Nearly eighty years ago Bonhoeffer, in a very different context, used the phrase, “The Church is the Church only when it exists for others…not dominating, but helping and serving.” Others have explored the mission implications of the Tim Dearborn quote, “It is not the church of God which has a mission, it is the God of mission who has a church.” (April-May New Times. Page 9 in an article introducing Mark Schultz Executive Officer Mission and Resourcing SA Synod).
Over the past decade the Urban Mission Network has developed resources and organised events to assist congregations share their experiences and to learn from one another. The May gathering will focus on the diaconal tradition within the UCA and this will be an opportunity to share and discover again how this mission emphasis is a core theme for the whole church.

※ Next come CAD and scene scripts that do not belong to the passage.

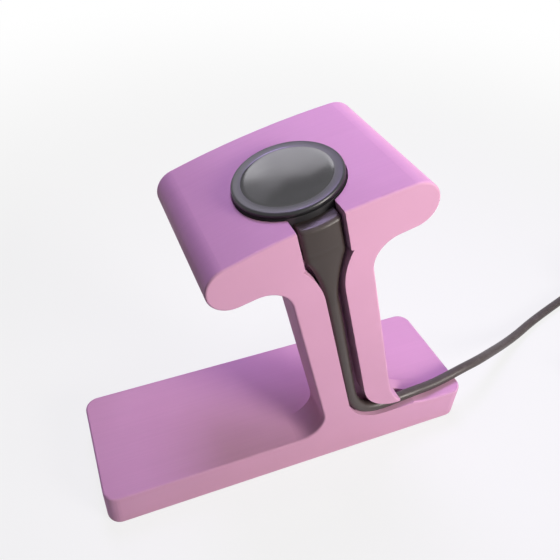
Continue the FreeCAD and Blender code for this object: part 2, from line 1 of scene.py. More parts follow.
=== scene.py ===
"""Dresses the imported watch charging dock: cable, tie, plug, neck, finishes and a plain stage."""

import math

import bmesh
import bpy
from mathutils import Matrix, Vector


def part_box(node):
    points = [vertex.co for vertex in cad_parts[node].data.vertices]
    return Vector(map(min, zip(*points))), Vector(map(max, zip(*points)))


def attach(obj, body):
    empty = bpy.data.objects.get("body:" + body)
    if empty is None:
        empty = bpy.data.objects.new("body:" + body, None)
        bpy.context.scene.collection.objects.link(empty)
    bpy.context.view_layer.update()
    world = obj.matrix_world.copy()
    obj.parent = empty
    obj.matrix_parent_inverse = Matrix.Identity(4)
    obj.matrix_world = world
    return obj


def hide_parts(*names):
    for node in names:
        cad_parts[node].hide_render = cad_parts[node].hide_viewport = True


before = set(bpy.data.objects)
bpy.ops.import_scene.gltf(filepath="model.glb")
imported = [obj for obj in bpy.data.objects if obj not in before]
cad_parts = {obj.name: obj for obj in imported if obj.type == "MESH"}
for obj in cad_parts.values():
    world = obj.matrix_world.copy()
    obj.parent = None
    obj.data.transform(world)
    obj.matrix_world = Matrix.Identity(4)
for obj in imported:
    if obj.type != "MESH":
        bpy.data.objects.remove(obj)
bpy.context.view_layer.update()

bl_info = {
    "name": "Watch charging dock",
    "version": (1, 0, 0),
    "blender": (4, 5, 0),
    "location": "3D View > Sidebar > Watch dock",
    "description": "Builds the visible pieces and finishes of a watch charging dock",
    "category": "Add Mesh",
}

MM = 0.001

# The stem leans about this point, where its front face leaves the base
STEM_FOOT = Vector((20.45, -21.25, 12)) * MM
STEM_LEAN = math.radians(15)
HEAD_TOP = 82.4 * MM
PUCK_DEPTH = 17.6 * MM
PUCK_RADIUS = 13.5 * MM

# The cable's route from the neck's tip to its put-away turns, and from the turns to the plug
CABLE_ROUTE = [
    (0.00571, -0.01875, 0.06489),
    (0.01446, -0.01905, 0.0299),
    (0.01655, -0.0192, 0.0224),
    (0.0203, -0.0192, 0.01705),
    (0.0263, -0.0191, 0.0147),
    (0.0382, -0.0184, 0.01495),
    (0.0465, -0.0173, 0.0136),
    (0.0530, -0.0163, 0.01355),
    (0.0605, -0.0149, 0.0136),
    (0.0685, -0.0128, 0.0120),
    (0.0770, -0.0094, 0.0089),
    (0.0870, -0.0053, 0.0051),
    (0.0970, -0.0013, 0.0025),
    (0.1070, 0.0027, 0.0016),
    (0.1180, 0.0061, 0.00155),
    (0.1315, 0.0099, 0.00165),
    (0.1445, 0.0142, 0.0020),
    (0.1563, 0.0184, 0.00212),
]
TAIL_ROUTE = [
    (0.1665, 0.0130, 0.0097),
    (0.1714, 0.0109, 0.0112),
    (0.1760, 0.0069, 0.0129),
    (0.1793, 0.0013, 0.0138),
    (0.1815, -0.0060, 0.0136),
    (0.1827, -0.0135, 0.0115),
    (0.1816, -0.0206, 0.0083),
    (0.1770, -0.0268, 0.0052),
    (0.1680, -0.0300, 0.00375),
    (0.1570, -0.0300, 0.00375),
]
COIL_CENTRE = Vector((0.163, 0.0, 0.0))
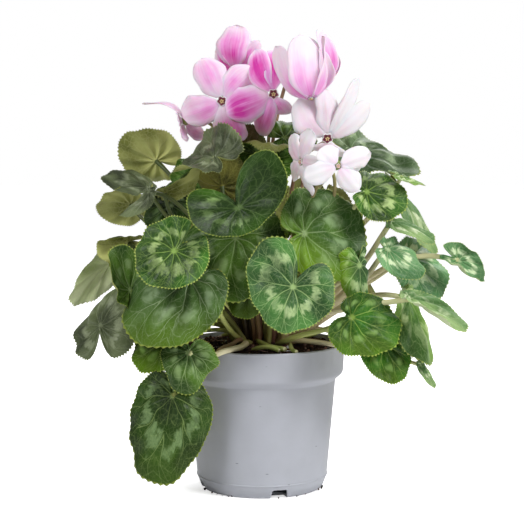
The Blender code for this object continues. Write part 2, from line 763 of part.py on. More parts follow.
def routed(heads, feet, guard):
    """A route for each head's stalk, the longest first. Those without room go first in the next round."""
    room_for = {}
    for name, head in heads.items():
        others = [(other.points, other.faces) for other in heads.values() if other is not head]
        room_for[name] = (tree_of([*others, guard]), tree_of([(head.points, head.faces)]))
    order = sorted(heads, key=lambda n: (-(heads[n].start - feet[n]).length, n))
    kept, kept_room = None, -1e9
    for _ in range(ROUTING_ROUNDS):
        routes, rooms, samples = {}, {}, []
        for name in order:
            near = None
            if samples:
                near = KDTree(len(samples))
                for number, point in enumerate(samples):
                    near.insert(point, number)
                near.balance()
            routes[name], rooms[name] = roomiest(heads[name], feet[name], *room_for[name], near)
            samples += sampled(routes[name])
        if min(rooms.values()) > kept_room:
            kept, kept_room = routes, min(rooms.values())
        tight = [name for name in order if rooms[name] < LEAST_ROOM]
        if not tight:
            break
        order = tight + [name for name in order if name not in tight]
    return kept


def roomiest(head, foot, others, own, near):
    """The first candidate route with room enough, or else the one with the most."""
    best, best_room = None, -1e9
    for route in candidate_routes(foot, head.start, head.arrival):
        room = clearance(route, head.radius, others, own, near, head.own_room)
        if room > best_room:
            best, best_room = route, room
        if room > STALK_CLEARANCE:
            break
    return best, best_room


def make_plant(leaves, flowers):
    """Every blade and corolla in its place, front ones first, and then a stalk for each."""
    guard = pot_guard()
    placed = [tree_of([guard])]
    makers = {name: (leaf_head, leaf) for name, leaf in leaves.items()}
    makers.update({name: (flower_head, flower) for name, flower in flowers.items()})
    front_first = sorted(makers, key=lambda n: (makers[n][1].at[1], n))
    heads = {name: settled(*makers[name], placed) for name in front_first}
    feet = crown_feet({name: head.start for name, head in heads.items()})
    for name, route in routed(heads, feet, guard).items():
        head = heads[name]
        grow = (STALK_FOOT_RADIUS - head.radius) / STALK_RINGS
        radii = [head.radius + grow * k for k in range(len(route))]
        rings = tube_rings(route, head.turns, radii, head.axis)[1:]
        kind = "flower" if name in flowers else "leaf"
        new_object(name, *with_stalk(head.points, head.faces, head.opening, rings), kind)


def main():
    for obj in list(bpy.data.objects):
        bpy.data.objects.remove(obj)
    make_pot()
    make_soil()
    make_corm()
    make_plant({**LEAVES, **rear_leaves()}, FLOWERS)


main()
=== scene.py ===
import math
import bmesh
import bpy
import numpy as np
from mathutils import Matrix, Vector


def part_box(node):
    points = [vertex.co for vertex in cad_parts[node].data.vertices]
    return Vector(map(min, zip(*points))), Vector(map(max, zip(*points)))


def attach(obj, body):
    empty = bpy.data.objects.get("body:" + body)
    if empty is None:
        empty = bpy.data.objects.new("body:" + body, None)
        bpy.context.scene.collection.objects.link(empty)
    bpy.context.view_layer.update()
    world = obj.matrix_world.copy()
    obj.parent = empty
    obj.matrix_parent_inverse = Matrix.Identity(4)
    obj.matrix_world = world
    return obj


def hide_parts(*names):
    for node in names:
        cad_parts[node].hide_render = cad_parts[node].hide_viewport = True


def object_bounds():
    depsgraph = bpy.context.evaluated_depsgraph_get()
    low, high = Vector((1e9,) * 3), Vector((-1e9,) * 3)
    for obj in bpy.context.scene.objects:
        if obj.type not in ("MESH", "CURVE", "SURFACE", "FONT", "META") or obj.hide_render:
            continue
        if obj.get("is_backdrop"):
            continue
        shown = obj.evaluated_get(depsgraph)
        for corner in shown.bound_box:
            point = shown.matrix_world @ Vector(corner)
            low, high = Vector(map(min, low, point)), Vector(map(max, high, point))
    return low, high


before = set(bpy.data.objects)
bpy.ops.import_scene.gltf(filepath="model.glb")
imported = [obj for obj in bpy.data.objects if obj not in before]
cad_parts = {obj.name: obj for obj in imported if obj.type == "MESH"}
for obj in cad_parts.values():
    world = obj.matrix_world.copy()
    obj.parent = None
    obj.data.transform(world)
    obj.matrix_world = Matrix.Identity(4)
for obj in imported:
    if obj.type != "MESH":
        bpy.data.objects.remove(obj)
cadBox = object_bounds()
scene = bpy.context.scene
mm = 0.001
fullTurn = 2 * math.pi
upwards = np.array([0, 0, 1.0])


def hexColour(code):
    # sRGB hex to the linear values that a shader wants
    parts = [int(code[i:i + 2], 16) / 255 for i in (1, 3, 5)]
    return (*[c / 12.92 if c <= 0.04045 else ((c + 0.055) / 1.055) ** 2.4 for c in parts], 1)


def addNode(tree, kind, inputs=(), stops=(), **settings):
    # adds one node, sets it, links or fills its inputs, and returns its outputs
    node = tree.nodes.new("ShaderNode" + kind)
    for name, value in settings.items():
        setattr(node, name, value)
    for key, value in inputs.items() if isinstance(inputs, dict) else enumerate(inputs):
        if isinstance(value, bpy.types.NodeSocket):
            tree.links.new(value, node.inputs[key])
        else:
            node.inputs[key].default_value = hexColour(value) if isinstance(value, str) else value
    for place, colour in stops:
        ramp = node.color_ramp.elements
        stop = ramp[0] if place == stops[0][0] else ramp.new(place)
        stop.position, stop.color = place, hexColour(colour)
    if stops:
        ramp.remove(ramp[-1])
    return node.outputs


operations = {"*": "MULTIPLY", "+": "ADD", "-": "SUBTRACT", "*+": "MULTIPLY_ADD", "abs": "ABSOLUTE",
              "min": "MINIMUM", "max": "MAXIMUM", "round": "ROUND", "fraction": "FRACT"}


def addChain(tree, at, rows, kind="Math", **settings):
    # a row names its result, then gives its inputs: numbers, earlier results, or sums in brackets; sums
    # start with their operation, and *+ multiplies the first two and adds the third
    def found(given):
        if not isinstance(given, tuple):
            return at.get(given, given)
        return addNode(tree, "Math", [found(g) for g in given[1:]], operation=operations[given[0]])[0]

    for name, *given in rows:
        if kind == "Math":
            at[name] = found(tuple(given))
        else:
            at[name] = addNode(tree, kind, [found(g) for g in given], **settings)[0]


def inMillimetres(tree):
    # a pattern laid over this has a scale of one over its size in millimetres
    place = addNode(tree, "TexCoord")["Object"]
    return addNode(tree, "VectorMath", {0: place, 3: 1 / mm}, operation="SCALE")[0]


def streaked(tree, axes, stretch, scale=1.0, detail=2.0):
    # a noise drawn out along a surface's own directions, the third axis telling one piece from another
    axes = [axis if by == 1 else addNode(tree, "Math", (axis, by), operation="MULTIPLY")[0]
            for axis, by in zip(axes, stretch)]
    place = addNode(tree, "CombineXYZ", axes)[0]
    return addNode(tree, "TexNoise", {"Vector": place, "Scale": scale, "Detail": detail})["Fac"]


def layOver(tree, tone, layers):
    # lays colours over a tone, each as strong as its field times its share
    for share, field, colour in layers:
        amount = addNode(tree, "Math", (field, share), operation="MULTIPLY")[0]
        tone = addNode(tree, "Mix", {0: amount, 6: tone, 7: colour}, data_type="RGBA")[2]
    return tone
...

The UMN is also planning to provide additional assistance by offering local workshops. The aim of these sessions will be to listen, record and document the way congregations are involved in local areas. Workshops will offer suggestions and resources to adapt and use when local activists are thinking about future possibilities and options. Workshops will take the local setting seriously and work with the question, “What is the best model?” In commenting on this recurring question Stephen Bevans notes that, within today’s world of radical plurality and ambiguity the best answer to the question can only be: ‘It depends on the context’” (Stephen B. Bevans. Models of Contextual Theology. 1997:112.).
Community connection emphasis is also an important ingredient as denominational committees and boards (SA Synod) plan and allocate grants, name resource congregations and appoint staff. In the 1980s the annual meeting of PACT (Planning and Coordinating Team), SA Synod, involved representatives from seven Presbyteries and members were part of a discernment process. This ensured that local project initiatives and mission opportunities were affirmed and given careful consideration by a team representing the whole church, rural and urban, diaconal and evangelical. This discernment process was based on the assumption that the Uniting Church was a grass roots movement, committed to strengthening community life from below. Decisions about the use of resources were based on the commitment of congregations to their local mission regardless of their membership numbers, theological outlook or location.
In commenting on the growth of the urban village (email@example.com) author Amanda Abrams captures brilliantly, the essence and importance of the movement as well as giving us some gems about deepening community such as – ‘The goal, ultimately, is to utilize the growing “participation culture” to build resilience and build community. After all, in a world where the social fabric seems to be rapidly fraying, the economy is uncertain, and the future of the planet is at risk, is there a better way to hit the reset button than to come back to the neighbourhood level and begin to genuinely rely on one another again?’